Poplyk continues, "You have the opportunity to watch Willa Kim put something together, or see how Gregg Barnes reconceives an existing piece, to look at the clothes up close and see how Alberto Colonnello chooses trims to work on the stage at the Metropolitan Opera or how Barbara Matera's bodices get put together. It is a learning experience every day of your life to just look at these clothes."

He also expresses a sense of wonderment at being allowed to work with the history of the art: "You can browse through the past in a sense, sort of browse through history. There are a series of kimonos that were given to us by FIT that date from the 17th century to the 19th century, where you see the handworked embroidery, the coloration, the Vermicelli stitching. And it just inspires you to try to do things with your own work."

Plans, as yet unannounced, are in the works to ensure the Collection's continued growth. TDF executive director Jack Goldstein--he was named to the position in January 1998--states, "As a new administrator here at TDF, one of the first decisions I made was to try and make the Collection even more valuable. I have been taking a look at our operations, and how we can in fact be of greater service. I would anticipate that in the next year, there will be some well-received developments that will make the Costume Collection even more essential."

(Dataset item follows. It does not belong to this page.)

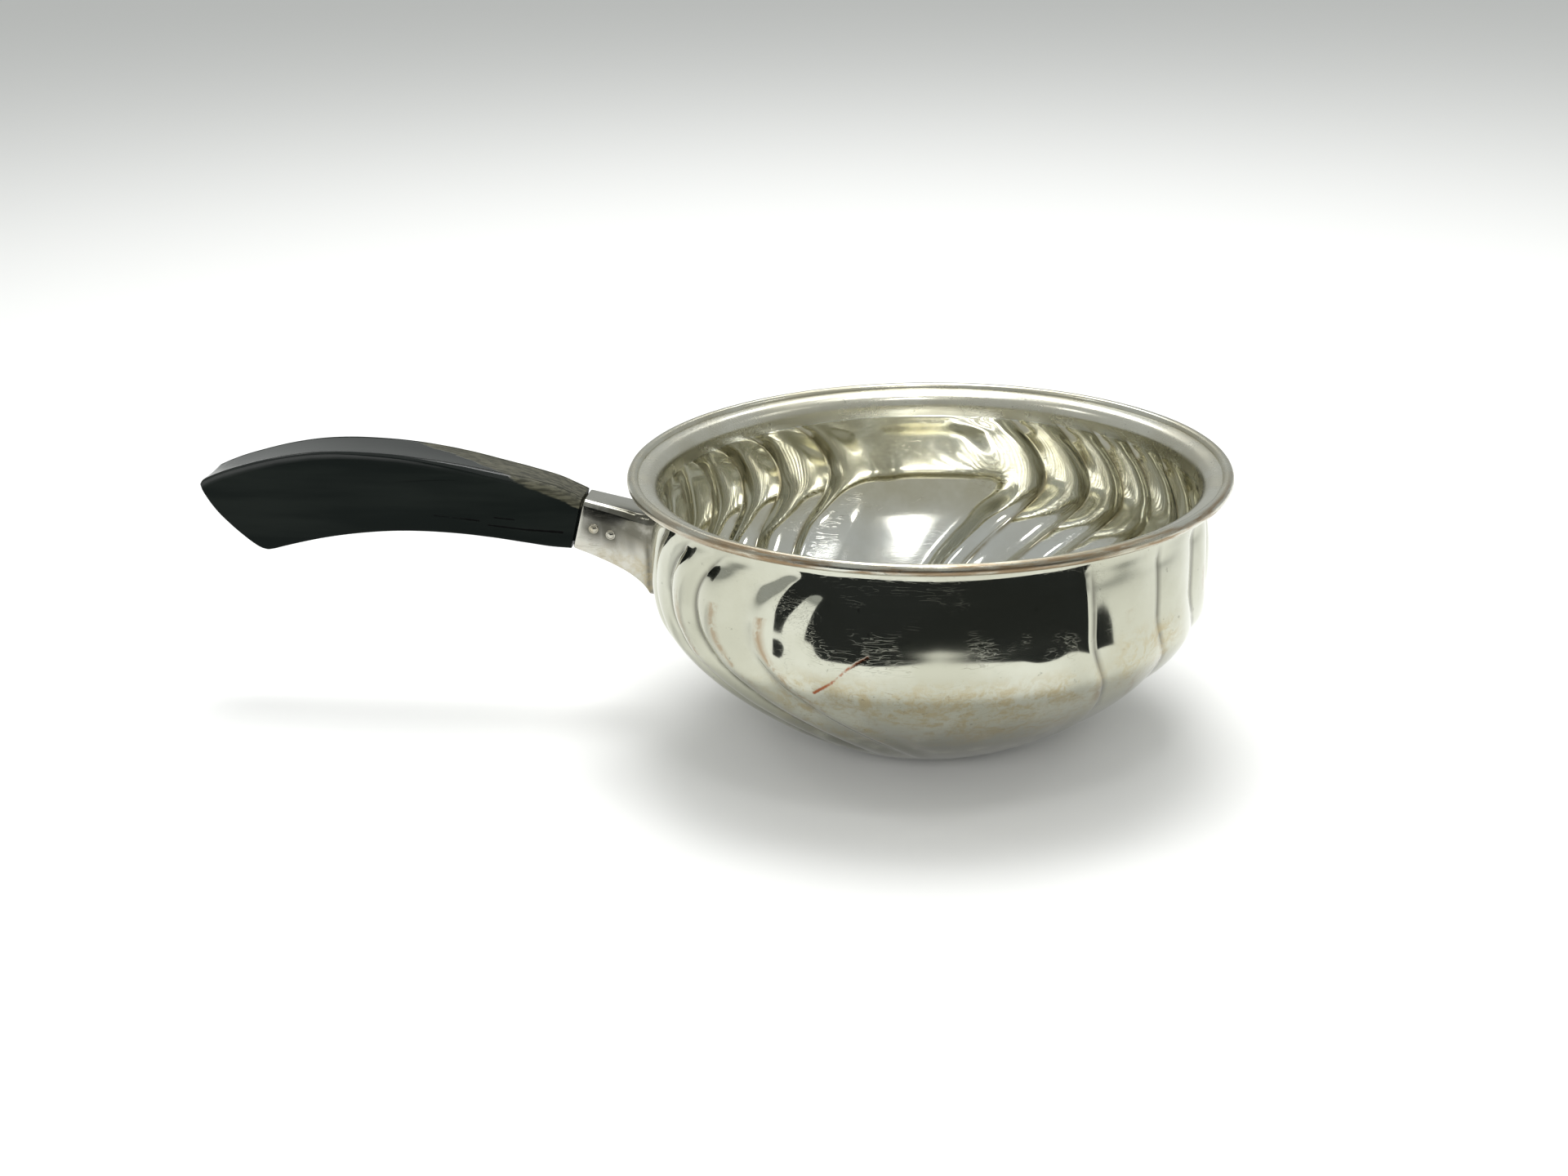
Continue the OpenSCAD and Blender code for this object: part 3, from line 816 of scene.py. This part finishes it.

The Costume Collection functions then as both a practical resource and an artistic outlet. Costume designers interact with other designers and work with a variety of types of costumes. But its single greatest resource is without a doubt the people who work there, all of whom speak with great--and clearly genuine--enthusiasm about what they do. Perhaps Rodriguez sums it up best when he declares, "We have a passion for costumes; we love it and it probably shows when people come here."